Temperatures should also be generally very warm, but there is a risk of some thunderstorms breaking out at times between May 30 and June 8.
A Met Office forecaster said: “There is high pressure over the UK at the moment which will lead to fine and settled weather this week.
“It is not unusual for high pressure to stick around for a long period of time which explains why May has seen such fine, dry and warm weather, but it does not always happen.
“In terms of forecasting, the weather will be fine warm weather for much of this week, except for rain in the northwest tonight through to tomorrow morning.
“The weather is likely to hit 27C on Tuesday and drop to the mid-twenties throughout the rest of the week before rising to 27C on Friday and Saturday and possibly hitting 28C on Sunday.
“However, those temperatures are contingent on an easterly flow continuing over the UK.
“If however, the flow changes to a southeasterly flow, the UK may see even higher temperatures than this.
“Rainfall records for the UK as a whole up to May 23 have been interesting with the UK seeing just 31.2mm of rainfall which is 45 percent of the May average.
“What is even more interesting is the detail of this, with England seeing just 16 percent of its rainfall average so far at 9.4mm.
“The driest May on record was in 1896 with 11.3mm of rain in England, which means this month is likely to be England’s driest on record.
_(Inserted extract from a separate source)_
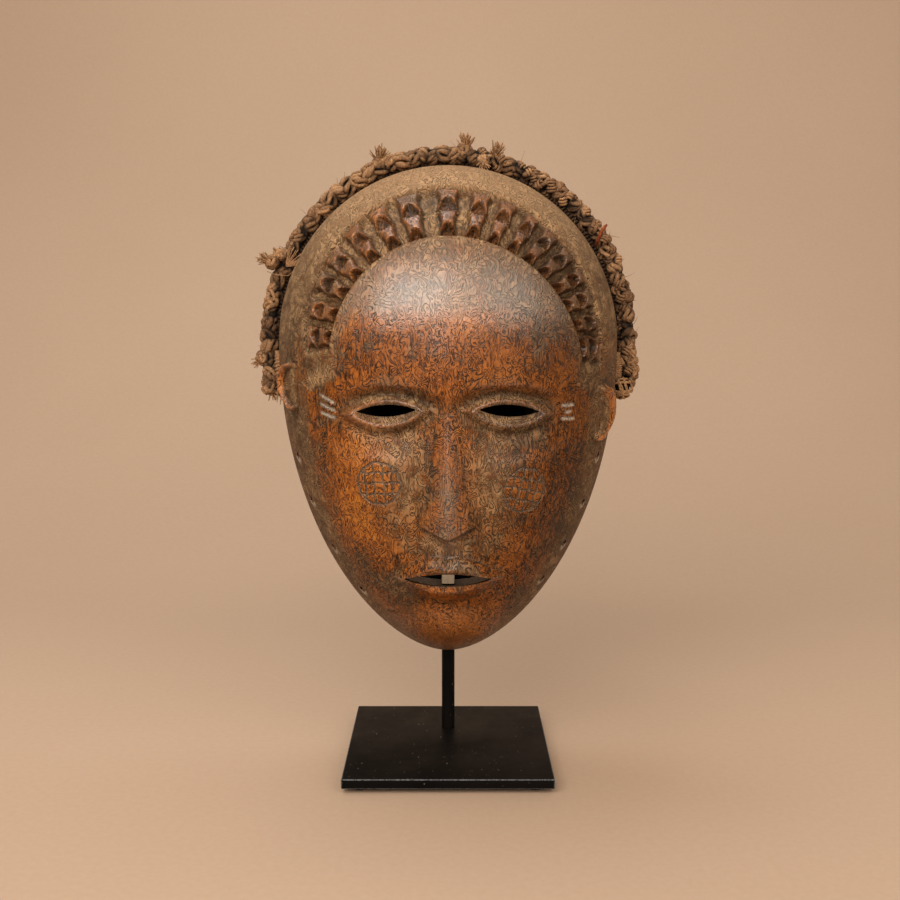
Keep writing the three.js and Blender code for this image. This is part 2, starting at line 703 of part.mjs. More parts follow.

“Some counties are almost certain to see their driest records as well, with Berkshire having seen just four percent of its average rainfall, the City of London only three percent and Northamptonshire just two percent.
“Generally temperatures have been fairly close to normal with England’s maximum temperature at just 1C above average and just 0.6C below average.
“This pattern is due to the high pressure which has led to lots of clear skies meaning warm clear days and fresh clear nights.
“It is possible a weather system will come from the west bringing some rain next week which could prompt some rainstorms on Monday, June 1, that being said I wouldn’t hang my hat on that.
“But with the heat building up there is some risk of thunderstorms.
“If the weather does turn a little more unsettled it will not be a massive change and things will likely calm down quickly, with the high pressure returning quickly after.”